- _Exercise brief_
Within the data that follows, set down exactly the lines from the one containing "bpy.data.objects.remove(obj)" through the one containing "return made", both ends included.

- _Material_
————————

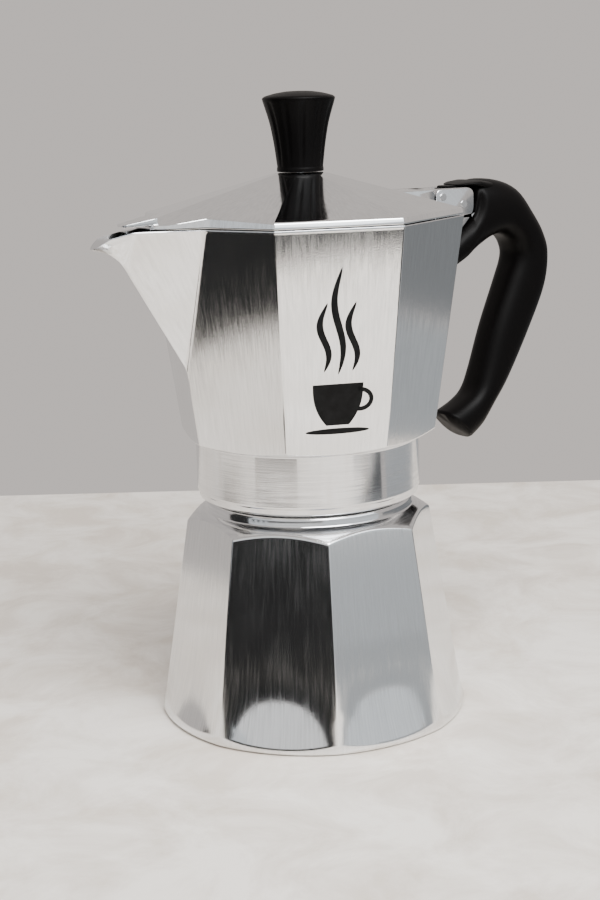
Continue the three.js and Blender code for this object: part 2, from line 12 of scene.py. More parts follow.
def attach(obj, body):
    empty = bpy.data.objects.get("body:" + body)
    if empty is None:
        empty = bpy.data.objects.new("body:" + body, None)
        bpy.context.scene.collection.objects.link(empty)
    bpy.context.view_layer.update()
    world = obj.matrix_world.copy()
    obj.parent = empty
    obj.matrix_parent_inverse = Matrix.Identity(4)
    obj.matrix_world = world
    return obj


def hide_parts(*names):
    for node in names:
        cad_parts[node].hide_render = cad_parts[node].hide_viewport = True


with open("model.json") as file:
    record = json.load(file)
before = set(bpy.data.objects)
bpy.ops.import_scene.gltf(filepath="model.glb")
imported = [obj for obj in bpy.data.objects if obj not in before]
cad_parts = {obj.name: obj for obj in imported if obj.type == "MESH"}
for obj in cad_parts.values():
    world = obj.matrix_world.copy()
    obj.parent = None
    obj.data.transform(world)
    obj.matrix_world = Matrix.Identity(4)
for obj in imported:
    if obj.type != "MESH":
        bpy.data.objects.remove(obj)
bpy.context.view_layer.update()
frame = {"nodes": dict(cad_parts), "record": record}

MM = 0.001


# ---------------------------------------------------------------- colours and shader nodes
def srgb(hex_colour):
    """Linear RGBA of an sRGB hex value such as '#c9cbcd'."""
    values = [int(hex_colour[i : i + 2], 16) / 255 for i in (1, 3, 5)]
    return [v / 12.92 if v <= 0.04045 else ((v + 0.055) / 1.055) ** 2.4 for v in values] + [1.0]


def new_material(name):
    """An empty node material and its Principled shader."""
    material = bpy.data.materials.new(name)
    material.use_nodes = True
    tree = material.node_tree
    return material, tree, tree.nodes["Principled BSDF"]


def fill(made, inputs):
    """Links each input socket, by name or index, to the output given for it, or sets its value."""
    for key, source in inputs.items():
        if isinstance(source, bpy.types.NodeSocket):
            made.id_data.links.new(source, made.inputs[key])
        else:
            made.inputs[key].default_value = source


def node(tree, kind, settings=None, inputs=None):
    """Adds a node with its settings and its inputs."""
    made = tree.nodes.new("ShaderNode" + kind)
    for key, value in (settings or {}).items():
        setattr(made, key, value)
    fill(made, inputs or {})
    return made


def object_place(tree):
    """Object coordinates, in metres from the centre of the pot's underside."""
    return node(tree, "TexCoord").outputs["Object"]


def two_tones(tree, pattern, low, low_colour, high, high_colour):
    """A colour that goes from one tone to another as the pattern goes from low to high."""
    tint = node(tree, "ValToRGB", inputs={"Fac": pattern})
    tint.color_ramp.elements[0].position, tint.color_ramp.elements[0].color = low, low_colour
    tint.color_ramp.elements[1].position, tint.color_ramp.elements[1].color = high, high_colour
    return tint.outputs[0]


def per_metre(size):
    """The scale of a pattern whose marks are size millimetres across."""
    return 1000 / size


# ---------------------------------------------------------------- curves and closed surfaces
TURN = 2 * np.pi
CORNER = TURN / 8


def smooth_min(a, b, blend):
    """The smaller of a and b, rounded off by a parabola where they differ by less than blend."""
    near = np.clip(1 - np.abs(a - b) / blend, 0, None)
    return np.minimum(a, b) - near**2 * blend / 4


def smooth_max(a, b, blend):
    """The larger of a and b, rounded off in the same way."""
    return -smooth_min(-a, -b, blend)


def bezier(points, t):
    """Bezier curve through its end points: Bernstein weights of the control points at t."""
    points = np.asarray(points, float)
    order = len(points) - 1
    weights = [math.comb(order, k) * t**k * (1 - t) ** (order - k) for k in range(order + 1)]
    return sum(w[..., None] * p for w, p in zip(weights, points))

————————

- _Written solution_
        bpy.data.objects.remove(obj)
bpy.context.view_layer.update()
frame = {"nodes": dict(cad_parts), "record": record}

MM = 0.001


# ---------------------------------------------------------------- colours and shader nodes
def srgb(hex_colour):
    """Linear RGBA of an sRGB hex value such as '#c9cbcd'."""
    values = [int(hex_colour[i : i + 2], 16) / 255 for i in (1, 3, 5)]
    return [v / 12.92 if v <= 0.04045 else ((v + 0.055) / 1.055) ** 2.4 for v in values] + [1.0]


def new_material(name):
    """An empty node material and its Principled shader."""
    material = bpy.data.materials.new(name)
    material.use_nodes = True
    tree = material.node_tree
    return material, tree, tree.nodes["Principled BSDF"]


def fill(made, inputs):
    """Links each input socket, by name or index, to the output given for it, or sets its value."""
    for key, source in inputs.items():
        if isinstance(source, bpy.types.NodeSocket):
            made.id_data.links.new(source, made.inputs[key])
        else:
            made.inputs[key].default_value = source


def node(tree, kind, settings=None, inputs=None):
    """Adds a node with its settings and its inputs."""
    made = tree.nodes.new("ShaderNode" + kind)
    for key, value in (settings or {}).items():
        setattr(made, key, value)
    fill(made, inputs or {})
    return made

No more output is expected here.